Por lo demás, nunca se demostró la existencia jurídica de dicha comisión cardenalicia. ¿En virtud de qué acto pontificio fue constituida? ¿En qué fecha? ¿Qué forma asumió? ¿A quién se notificó su existencia? El hecho de que las autoridades romanas no hayan cumplido con estos requisitos permite dudar de la existencia de dicha comisión. "En la duda de derecho, la ley no obliga", dice el Código de derecho canónico. Y menos aún obliga cuando se trata de la competencia y hasta de la existencia de la autoridad que resulta dudosa. Los términos "con la entera aprobación de Su Santidad" son jurídicamente insuficientes, no pueden reemplazar el decreto que debería haber constituido a la comisión cardenalicia y definido sus poderes.
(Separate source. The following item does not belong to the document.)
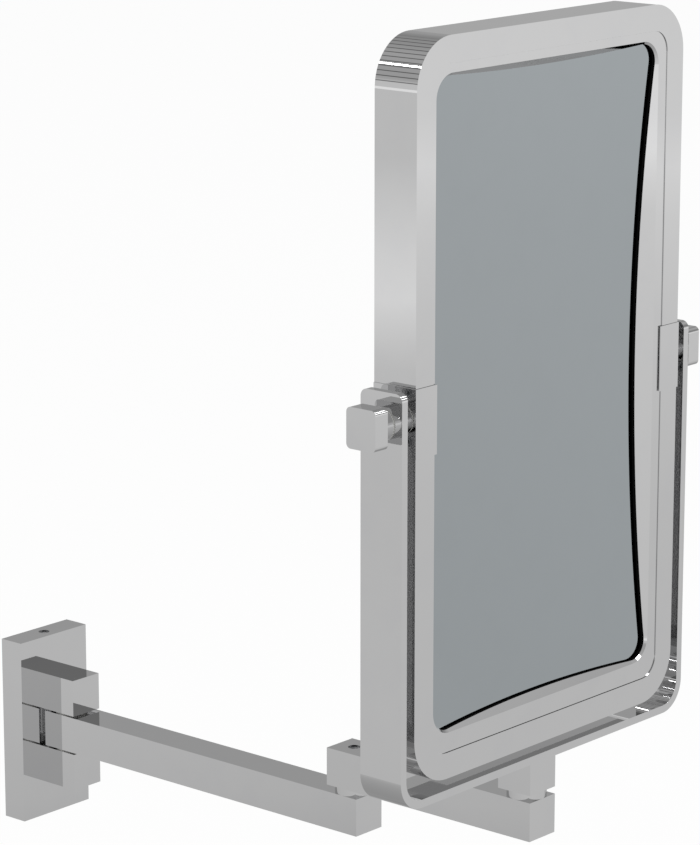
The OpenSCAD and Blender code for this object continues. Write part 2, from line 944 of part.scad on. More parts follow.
wall_cover_plate();
wall_bracket();
grub_screw();
upper_jaw();
lower_jaw();
jaw_screws();
fork_pin();
fork_washers();
inner_arm();
elbow_spacer();
elbow_pin();
elbow_spring_washer();
elbow_lock_screw();
outer_arm();
yoke_spacer();
yoke_pin();
yoke_spring_washer();
yoke_lock_screw();
yoke_block();
yoke_screws();
yoke();
yoke_washers();
mirror_frame();
front_bezel();
front_gasket();
magnifying_glass();
foam_pad();
backing_board();
plain_glass();
back_gasket();
rear_ring();
ring_screws();
left_clip();
right_clip();
pivot_bosses();
clip_screws();
pivot_nuts();
left_knob();
left_stud();
right_knob();
right_stud();
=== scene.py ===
# %% [markdown]
# # An extendable makeup mirror for a wall
# A two-bar swing arm carries a U-shaped yoke, and a two-sided rectangular mirror tilts in it.
# Nearly all of it is polished chrome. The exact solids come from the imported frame. This script
# gives each one its finish, makes the hollow glass smooth, closes the seams at the tilt axis, and
# sets up the studio that the chrome reflects.

import json
import math

import bmesh
import bpy
from mathutils import Matrix, Vector


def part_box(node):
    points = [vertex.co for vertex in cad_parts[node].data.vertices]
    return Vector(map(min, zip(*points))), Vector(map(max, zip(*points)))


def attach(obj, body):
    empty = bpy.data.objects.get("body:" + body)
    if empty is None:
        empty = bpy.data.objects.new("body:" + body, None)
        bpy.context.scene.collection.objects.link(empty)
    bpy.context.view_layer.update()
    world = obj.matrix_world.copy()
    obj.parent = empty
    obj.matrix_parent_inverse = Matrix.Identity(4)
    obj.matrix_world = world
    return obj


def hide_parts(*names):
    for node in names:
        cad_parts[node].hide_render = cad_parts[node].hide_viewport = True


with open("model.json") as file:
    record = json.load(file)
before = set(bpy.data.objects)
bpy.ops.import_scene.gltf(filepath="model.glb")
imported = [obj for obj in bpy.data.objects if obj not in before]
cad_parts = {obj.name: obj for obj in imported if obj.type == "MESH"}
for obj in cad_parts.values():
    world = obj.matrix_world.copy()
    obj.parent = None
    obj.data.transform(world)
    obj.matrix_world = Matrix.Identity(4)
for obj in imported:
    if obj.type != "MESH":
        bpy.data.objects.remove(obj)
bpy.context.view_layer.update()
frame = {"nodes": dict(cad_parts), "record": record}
nodes = frame["nodes"]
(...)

Tantas irregularidades de procedimiento hacen nula la supresión de la Hermandad. Tampoco hay que olvidar que la Iglesia no es una sociedad totalitaria de tipo nazi o marxista y que el derecho aun cuando se lo respete —que no es el caso en este asunto— no constituye algo absoluto. El derecho es relativo a la verdad, a la fe, a la vida. El derecho canónico se hizo para hacernos vivir espiritualmente y conducirnos así a la vida eterna. Si se emplea esta ley para impedirnos llegar a la vida eterna, para hacer abortar de alguna manera nuestra vida espiritual, estamos obligados a desobedecer, exactamente como están obligados los ciudadanos de una nación a desobedecer a la ley de aborto.

Para permanecer en el plano jurídico, presenté dos recursos sucesivos ante la Signatura Apostólica, que es más o menos el equivalente de la Cámara de Apelaciones en el derecho civil. El cardenal secretario de Estado, monseñor Villot, prohibió a este tribunal supremo de la Iglesia que recibiera mis presentaciones, lo cual supone una intervención de la esfera ejecutiva en la esfera judicial.